Si tuviera que levantar el censo de mis noches insomnes, pediría una beca vitalicia.
El problema no está en mi incapacidad (que no es congénita, me consta) para cerrar los ojos antes de las 2 ó 3 de la mañana. Si sólo fuera eso, mis noches, aunque cortas, podría pasarlas sin sobresaltos navegando dentro de la paz de los desconectados.
El problema consiste en el concierto masivo de recuerdos, de figuras familiares, de ideas impertinentes, de carcajadas o de pendejadas a secas y a mojadas que se organiza sobre mi almohada justo en el momento en el que mi cabeza casi llega a alcanzar la oscuridad.

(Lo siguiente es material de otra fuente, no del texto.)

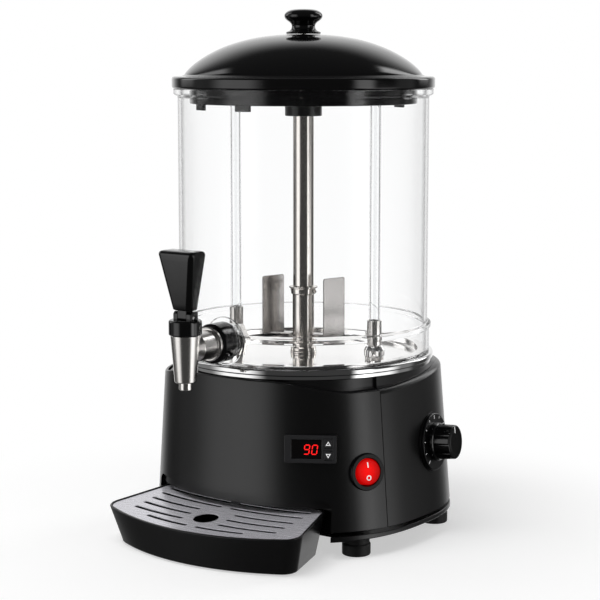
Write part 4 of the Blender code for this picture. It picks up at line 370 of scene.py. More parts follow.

Después de eso, y tras haber intentado inútilmente ordenar la manifestación neuronal para que el cauce conduzca naturalmente al sueño, no queda más que volver a tomar el libro que se resbalaba de entre los dedos minutos antes, poner bajito un disco desgarrado, encender la computadora para leer las desgracias matutinas que aparecen en la prensa de otros países, escribir historias imposibles, memorizar un poema o aprender fonéticamente una canción venida de un idioma ajeno y hermético. Cocinar una tarta mientras se bebe una copita de vino o borrar de un teclazo las 15 páginas trabajosamente escritas en los últimos días y que en ese momento me doy cuenta que ya no podrán volverse algo mejor.
Dejarse llevar dentro de la cápsula de silencio y frío de la madrugada, y disfrutar de un tiempo que parece no gastarse nunca.